* **JOB**
Write out the whole listing exactly as it stands.

======== EXTRACTED DATA

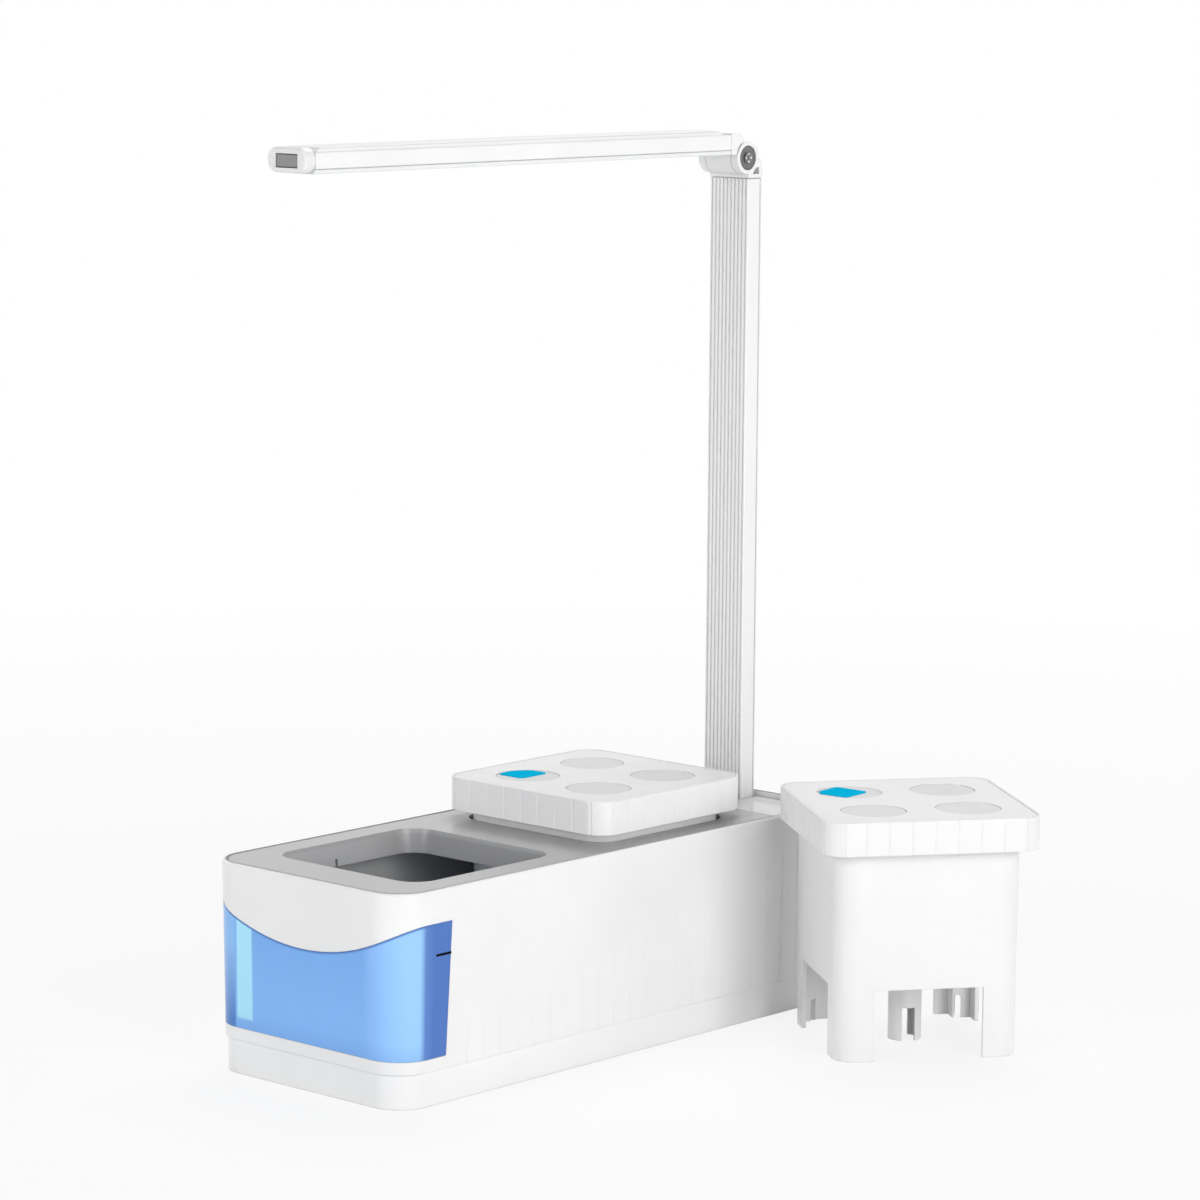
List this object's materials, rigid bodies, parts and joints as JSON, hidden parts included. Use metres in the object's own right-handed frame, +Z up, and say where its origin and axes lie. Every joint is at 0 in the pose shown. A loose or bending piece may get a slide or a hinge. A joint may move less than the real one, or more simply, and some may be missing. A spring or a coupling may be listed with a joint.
{
  "type": "countertop hydroponic planter with grow lamp",
  "caption": "Long white water tank with a blue front window and a grey deck for lift-out lidded planters, under a slim grow lamp arm that folds on a tall ribbed post.",
  "frame": {"origin": "middle of the tank's underside, on the table's surface", "axes": "+Z up, -Y towards the tank's window end, +X towards the long side that the spare planter stands by"},
  "size_m": [0.3076, 0.3993, 0.4931],
  "materials": {
    "white_shell": "satin",
    "base_white": "satin",
    "rubber": "matte",
    "window_blue": "tinted clear plastic",
    "mark_black": "printed",
    "deck_grey": "satin",
    "cover_white": "polished",
    "steel": "plated",
    "board_green": "solder mask",
    "parts_dark": "matte",
    "black_plastic": "matte",
    "lamp_white": "powder coat",
    "hinge_white": "satin",
    "washer_nylon": "natural nylon",
    "cap_dark": "satin",
    "board_white": "solder mask",
    "led": "clear resin",
    "diffuser_milk": "opal",
    "button_grey": "satin",
    "planter_white": "satin",
    "plug_grey": "fine texture",
    "tab_blue": "film"
  },
  "bodies": {
    "tank": {"base_pan": "base_white", "rubber_feet": "rubber", "tank_shell": "white_shell", "water_window": "window_blue", "level_mark": "mark_black", "deck_plate": "deck_grey", "bay_wall": "base_white", "lamp_cover": "cover_white", "post_bracket": "steel", "bracket_screws": "steel", "driver_board": "board_green", "driver_parts": "parts_dark", "board_screws": "steel", "dc_inlet": "black_plastic", "post": "lamp_white", "post_lead": "black_plastic", "post_saddle": "hinge_white", "saddle_screws": "steel", "hinge_pin": "steel", "friction_washers": "washer_nylon", "hinge_caps": "cap_dark", "hinge_screws": "steel"},
    "lamp_arm": {"arm_knuckle": "hinge_white", "knuckle_screws": "steel", "arm_housing": "lamp_white", "arm_top_strip": "lamp_white", "led_board": "board_white", "leds": "led", "diffuser": "diffuser_milk", "arm_end_cap": "hinge_white", "switch_module": "black_plastic"},
    "lamp_switch": {"switch_button": "button_grey"},
    "rear_planter": {"rear_pot": "planter_white"},
    "rear_lid": {"rear_lid_ring": "planter_white", "rear_lid_panel": "planter_white"},
    "rear_plug_blue_body": {"rear_blue_plug": "plug_grey", "rear_blue_tab": "tab_blue"},
    "rear_plug_1_body": {"rear_plug_1": "plug_grey"},
    "rear_plug_2_body": {"rear_plug_2": "plug_grey"},
    "rear_plug_3_body": {"rear_plug_3": "plug_grey"},
    "side_planter": {"side_pot": "planter_white"},
    "side_lid": {"side_lid_ring": "planter_white", "side_lid_panel": "planter_white"},
    "side_plug_blue_body": {"side_blue_plug": "plug_grey", "side_blue_tab": "tab_blue"},
    "side_plug_1_body": {"side_plug_1": "plug_grey"},
    "side_plug_2_body": {"side_plug_2": "plug_grey"},
    "side_plug_3_body": {"side_plug_3": "plug_grey"}
  },
  "joints": [
    {"name": "arm_fold", "type": "hinge", "parent": "tank", "child": "lamp_arm", "pos_m": [0, 0.159, 0.4775], "axis": [1, 0, 0], "range_deg": [-90, 90]},
    {"name": "switch_press", "type": "slide", "parent": "lamp_arm", "child": "lamp_switch", "axis": [0, 1, 0], "range_m": [0, 0.0008], "stiffness_N_per_m": 400, "springref_m": -0.001},
    {"name": "rear_planter_lift", "type": "slide", "parent": "tank", "child": "rear_planter", "axis": [0, 0, 1], "range_m": [0, 0.14]},
    {"name": "rear_lid_lift", "type": "slide", "parent": "rear_planter", "child": "rear_lid", "axis": [0, 0, 1], "range_m": [0, 0.03]},
    {"name": "rear_plug_blue_lift", "type": "slide", "parent": "rear_lid", "child": "rear_plug_blue_body", "axis": [0, 0, 1], "range_m": [0, 0.02]},
    {"name": "rear_plug_1_lift", "type": "slide", "parent": "rear_lid", "child": "rear_plug_1_body", "axis": [0, 0, 1], "range_m": [0, 0.02]},
    {"name": "rear_plug_2_lift", "type": "slide", "parent": "rear_lid", "child": "rear_plug_2_body", "axis": [0, 0, 1], "range_m": [0, 0.02]},
    {"name": "rear_plug_3_lift", "type": "slide", "parent": "rear_lid", "child": "rear_plug_3_body", "axis": [0, 0, 1], "range_m": [0, 0.02]},
    {"name": "side_planter_lift", "type": "slide", "parent": "tank", "child": "side_planter", "axis": [0, 0, 1], "range_m": [0, 0.14]},
    {"name": "side_lid_lift", "type": "slide", "parent": "side_planter", "child": "side_lid", "axis": [0, 0, 1], "range_m": [0, 0.03]},
    {"name": "side_plug_blue_lift", "type": "slide", "parent": "side_lid", "child": "side_plug_blue_body", "axis": [0, 0, 1], "range_m": [0, 0.02]},
    {"name": "side_plug_1_lift", "type": "slide", "parent": "side_lid", "child": "side_plug_1_body", "axis": [0, 0, 1], "range_m": [0, 0.02]},
    {"name": "side_plug_2_lift", "type": "slide", "parent": "side_lid", "child": "side_plug_2_body", "axis": [0, 0, 1], "range_m": [0, 0.02]},
    {"name": "side_plug_3_lift", "type": "slide", "parent": "side_lid", "child": "side_plug_3_body", "axis": [0, 0, 1], "range_m": [0, 0.02]}
  ]
}
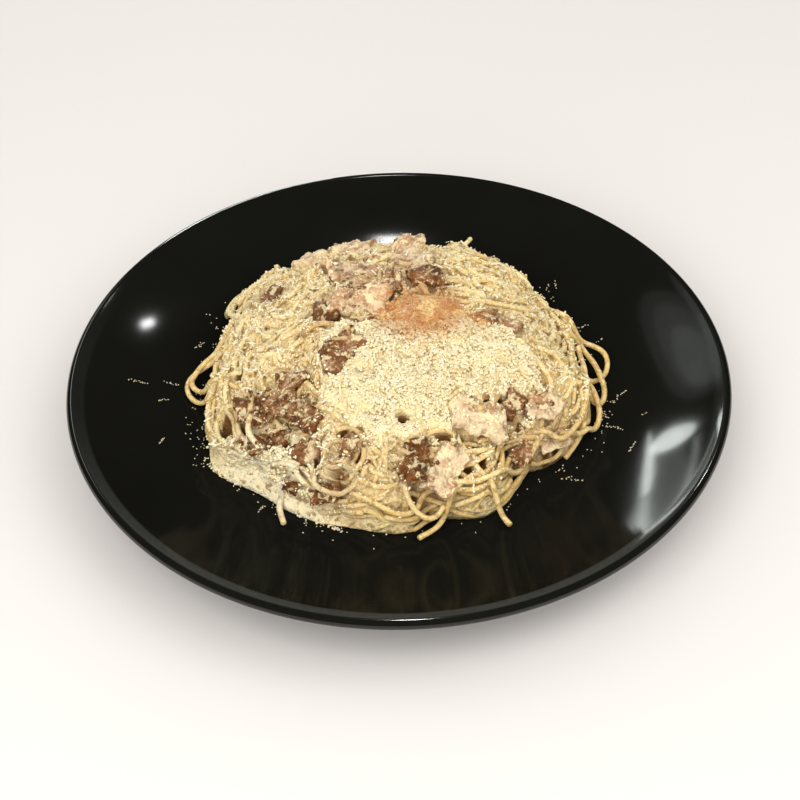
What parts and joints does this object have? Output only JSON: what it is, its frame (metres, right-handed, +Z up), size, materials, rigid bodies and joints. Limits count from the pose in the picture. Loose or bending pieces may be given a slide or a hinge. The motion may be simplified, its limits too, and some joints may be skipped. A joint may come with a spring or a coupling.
{
  "type": "spaghetti carbonara",
  "caption": "Spaghetti carbonara heaped on a round black coupe plate, with diced bacon, egg yolk and grated cheese on top.",
  "frame": {"origin": "centre of the plate's foot ring, on the surface that it stands on", "axes": "+Z up; the eater sits at -Y, and +X is to the eater's right"},
  "size_m": [0.26, 0.26, 0.0579],
  "materials": {
    "plate_glaze": "glossy black glazed ceramic",
    "pasta": "cooked egg-coated spaghetti, moist and pale yellow",
    "cheese": "finely grated hard cheese, matt and cream",
    "yolk": "raw egg yolk, glossy orange",
    "bacon": "fried bacon with pale fat, pink meat and browned edges"
  },
  "bodies": {
    "root": {"plate": "plate_glaze", "spaghetti_heap": "pasta", "egg_yolk": "yolk", "grated_cheese": "cheese", "bacon_01": "bacon", "bacon_02": "bacon", "bacon_03": "bacon", "bacon_04": "bacon", "bacon_05": "bacon", "bacon_06": "bacon", "bacon_07": "bacon", "bacon_08": "bacon", "bacon_09": "bacon", "bacon_10": "bacon", "bacon_11": "bacon", "bacon_12": "bacon", "bacon_13": "bacon", "bacon_14": "bacon", "bacon_15": "bacon", "bacon_16": "bacon", "bacon_17": "bacon", "bacon_18": "bacon", "bacon_19": "bacon", "bacon_20": "bacon", "bacon_21": "bacon", "bacon_22": "bacon", "bacon_23": "bacon", "bacon_24": "bacon", "bacon_25": "bacon", "bacon_26": "bacon", "bacon_27": "bacon"}
  },
  "joints": []
}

================

* **ANSWER FOR THE TASK**
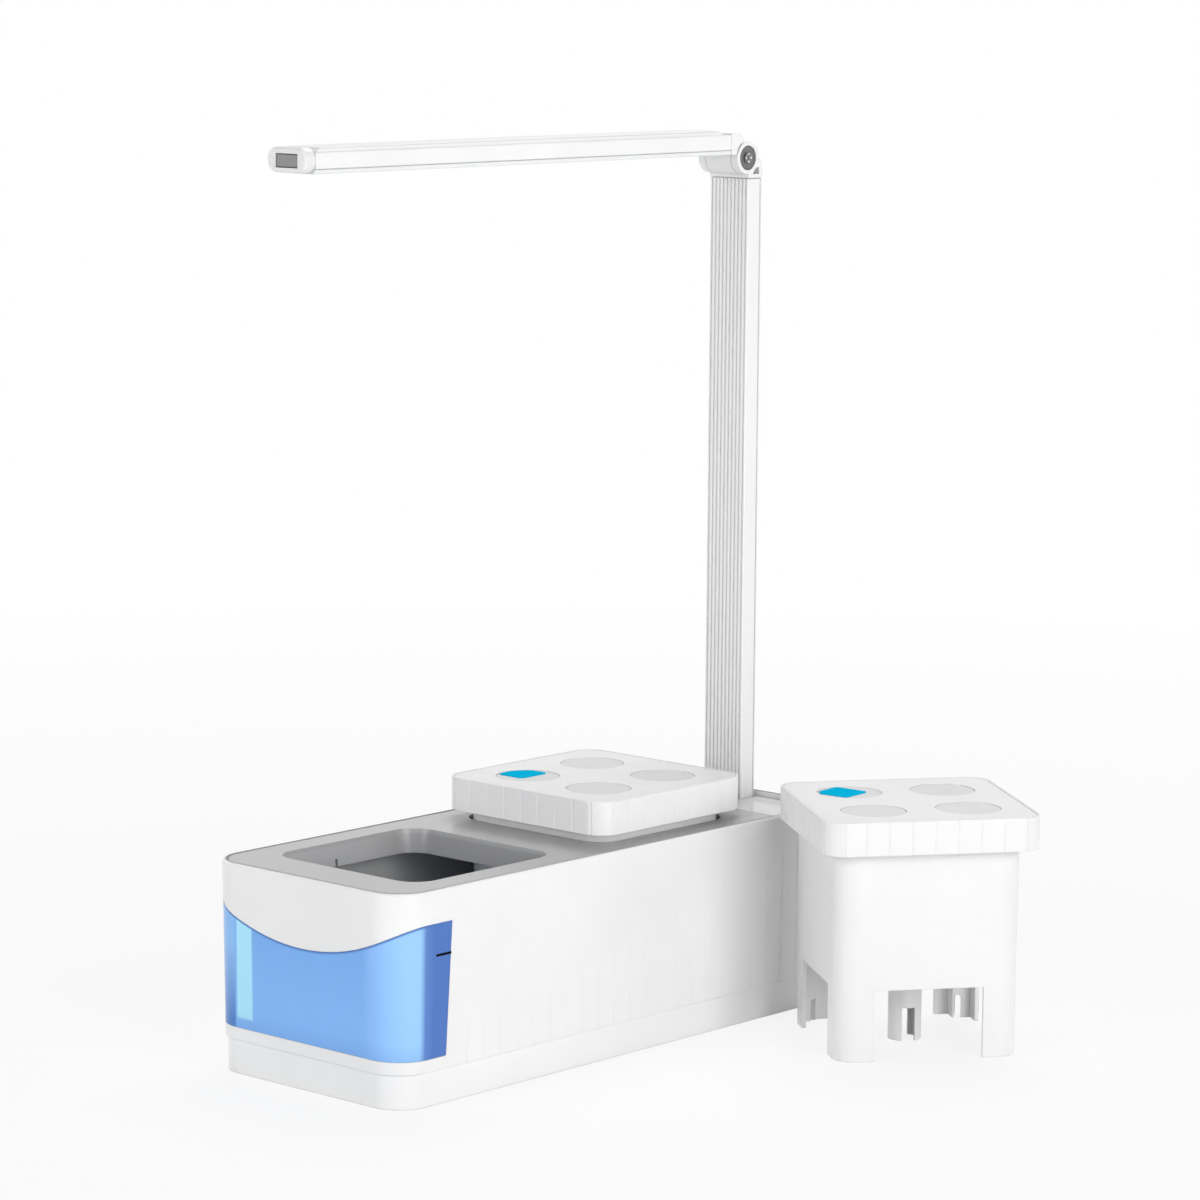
List this object's materials, rigid bodies, parts and joints as JSON, hidden parts included. Use metres in the object's own right-handed frame, +Z up, and say where its origin and axes lie. Every joint is at 0 in the pose shown. A loose or bending piece may get a slide or a hinge. A joint may move less than the real one, or more simply, and some may be missing. A spring or a coupling may be listed with a joint.
{
  "type": "countertop hydroponic planter with grow lamp",
  "caption": "Long white water tank with a blue front window and a grey deck for lift-out lidded planters, under a slim grow lamp arm that folds on a tall ribbed post.",
  "frame": {"origin": "middle of the tank's underside, on the table's surface", "axes": "+Z up, -Y towards the tank's window end, +X towards the long side that the spare planter stands by"},
  "size_m": [0.3076, 0.3993, 0.4931],
  "materials": {
    "white_shell": "satin",
    "base_white": "satin",
    "rubber": "matte",
    "window_blue": "tinted clear plastic",
    "mark_black": "printed",
    "deck_grey": "satin",
    "cover_white": "polished",
    "steel": "plated",
    "board_green": "solder mask",
    "parts_dark": "matte",
    "black_plastic": "matte",
    "lamp_white": "powder coat",
    "hinge_white": "satin",
    "washer_nylon": "natural nylon",
    "cap_dark": "satin",
    "board_white": "solder mask",
    "led": "clear resin",
    "diffuser_milk": "opal",
    "button_grey": "satin",
    "planter_white": "satin",
    "plug_grey": "fine texture",
    "tab_blue": "film"
  },
  "bodies": {
    "tank": {"base_pan": "base_white", "rubber_feet": "rubber", "tank_shell": "white_shell", "water_window": "window_blue", "level_mark": "mark_black", "deck_plate": "deck_grey", "bay_wall": "base_white", "lamp_cover": "cover_white", "post_bracket": "steel", "bracket_screws": "steel", "driver_board": "board_green", "driver_parts": "parts_dark", "board_screws": "steel", "dc_inlet": "black_plastic", "post": "lamp_white", "post_lead": "black_plastic", "post_saddle": "hinge_white", "saddle_screws": "steel", "hinge_pin": "steel", "friction_washers": "washer_nylon", "hinge_caps": "cap_dark", "hinge_screws": "steel"},
    "lamp_arm": {"arm_knuckle": "hinge_white", "knuckle_screws": "steel", "arm_housing": "lamp_white", "arm_top_strip": "lamp_white", "led_board": "board_white", "leds": "led", "diffuser": "diffuser_milk", "arm_end_cap": "hinge_white", "switch_module": "black_plastic"},
    "lamp_switch": {"switch_button": "button_grey"},
    "rear_planter": {"rear_pot": "planter_white"},
    "rear_lid": {"rear_lid_ring": "planter_white", "rear_lid_panel": "planter_white"},
    "rear_plug_blue_body": {"rear_blue_plug": "plug_grey", "rear_blue_tab": "tab_blue"},
    "rear_plug_1_body": {"rear_plug_1": "plug_grey"},
    "rear_plug_2_body": {"rear_plug_2": "plug_grey"},
    "rear_plug_3_body": {"rear_plug_3": "plug_grey"},
    "side_planter": {"side_pot": "planter_white"},
    "side_lid": {"side_lid_ring": "planter_white", "side_lid_panel": "planter_white"},
    "side_plug_blue_body": {"side_blue_plug": "plug_grey", "side_blue_tab": "tab_blue"},
    "side_plug_1_body": {"side_plug_1": "plug_grey"},
    "side_plug_2_body": {"side_plug_2": "plug_grey"},
    "side_plug_3_body": {"side_plug_3": "plug_grey"}
  },
  "joints": [
    {"name": "arm_fold", "type": "hinge", "parent": "tank", "child": "lamp_arm", "pos_m": [0, 0.159, 0.4775], "axis": [1, 0, 0], "range_deg": [-90, 90]},
    {"name": "switch_press", "type": "slide", "parent": "lamp_arm", "child": "lamp_switch", "axis": [0, 1, 0], "range_m": [0, 0.0008], "stiffness_N_per_m": 400, "springref_m": -0.001},
    {"name": "rear_planter_lift", "type": "slide", "parent": "tank", "child": "rear_planter", "axis": [0, 0, 1], "range_m": [0, 0.14]},
    {"name": "rear_lid_lift", "type": "slide", "parent": "rear_planter", "child": "rear_lid", "axis": [0, 0, 1], "range_m": [0, 0.03]},
    {"name": "rear_plug_blue_lift", "type": "slide", "parent": "rear_lid", "child": "rear_plug_blue_body", "axis": [0, 0, 1], "range_m": [0, 0.02]},
    {"name": "rear_plug_1_lift", "type": "slide", "parent": "rear_lid", "child": "rear_plug_1_body", "axis": [0, 0, 1], "range_m": [0, 0.02]},
    {"name": "rear_plug_2_lift", "type": "slide", "parent": "rear_lid", "child": "rear_plug_2_body", "axis": [0, 0, 1], "range_m": [0, 0.02]},
    {"name": "rear_plug_3_lift", "type": "slide", "parent": "rear_lid", "child": "rear_plug_3_body", "axis": [0, 0, 1], "range_m": [0, 0.02]},
    {"name": "side_planter_lift", "type": "slide", "parent": "tank", "child": "side_planter", "axis": [0, 0, 1], "range_m": [0, 0.14]},
    {"name": "side_lid_lift", "type": "slide", "parent": "side_planter", "child": "side_lid", "axis": [0, 0, 1], "range_m": [0, 0.03]},
    {"name": "side_plug_blue_lift", "type": "slide", "parent": "side_lid", "child": "side_plug_blue_body", "axis": [0, 0, 1], "range_m": [0, 0.02]},
    {"name": "side_plug_1_lift", "type": "slide", "parent": "side_lid", "child": "side_plug_1_body", "axis": [0, 0, 1], "range_m": [0, 0.02]},
    {"name": "side_plug_2_lift", "type": "slide", "parent": "side_lid", "child": "side_plug_2_body", "axis": [0, 0, 1], "range_m": [0, 0.02]},
    {"name": "side_plug_3_lift", "type": "slide", "parent": "side_lid", "child": "side_plug_3_body", "axis": [0, 0, 1], "range_m": [0, 0.02]}
  ]
}
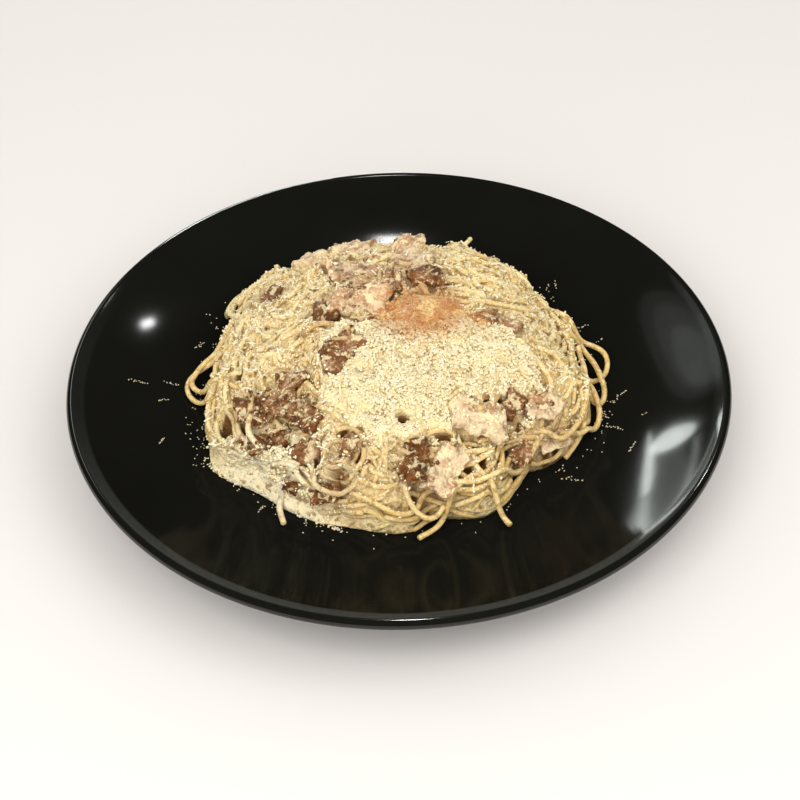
What parts and joints does this object have? Output only JSON: what it is, its frame (metres, right-handed, +Z up), size, materials, rigid bodies and joints. Limits count from the pose in the picture. Loose or bending pieces may be given a slide or a hinge. The motion may be simplified, its limits too, and some joints may be skipped. A joint may come with a spring or a coupling.
{
  "type": "spaghetti carbonara",
  "caption": "Spaghetti carbonara heaped on a round black coupe plate, with diced bacon, egg yolk and grated cheese on top.",
  "frame": {"origin": "centre of the plate's foot ring, on the surface that it stands on", "axes": "+Z up; the eater sits at -Y, and +X is to the eater's right"},
  "size_m": [0.26, 0.26, 0.0579],
  "materials": {
    "plate_glaze": "glossy black glazed ceramic",
    "pasta": "cooked egg-coated spaghetti, moist and pale yellow",
    "cheese": "finely grated hard cheese, matt and cream",
    "yolk": "raw egg yolk, glossy orange",
    "bacon": "fried bacon with pale fat, pink meat and browned edges"
  },
  "bodies": {
    "root": {"plate": "plate_glaze", "spaghetti_heap": "pasta", "egg_yolk": "yolk", "grated_cheese": "cheese", "bacon_01": "bacon", "bacon_02": "bacon", "bacon_03": "bacon", "bacon_04": "bacon", "bacon_05": "bacon", "bacon_06": "bacon", "bacon_07": "bacon", "bacon_08": "bacon", "bacon_09": "bacon", "bacon_10": "bacon", "bacon_11": "bacon", "bacon_12": "bacon", "bacon_13": "bacon", "bacon_14": "bacon", "bacon_15": "bacon", "bacon_16": "bacon", "bacon_17": "bacon", "bacon_18": "bacon", "bacon_19": "bacon", "bacon_20": "bacon", "bacon_21": "bacon", "bacon_22": "bacon", "bacon_23": "bacon", "bacon_24": "bacon", "bacon_25": "bacon", "bacon_26": "bacon", "bacon_27": "bacon"}
  },
  "joints": []
}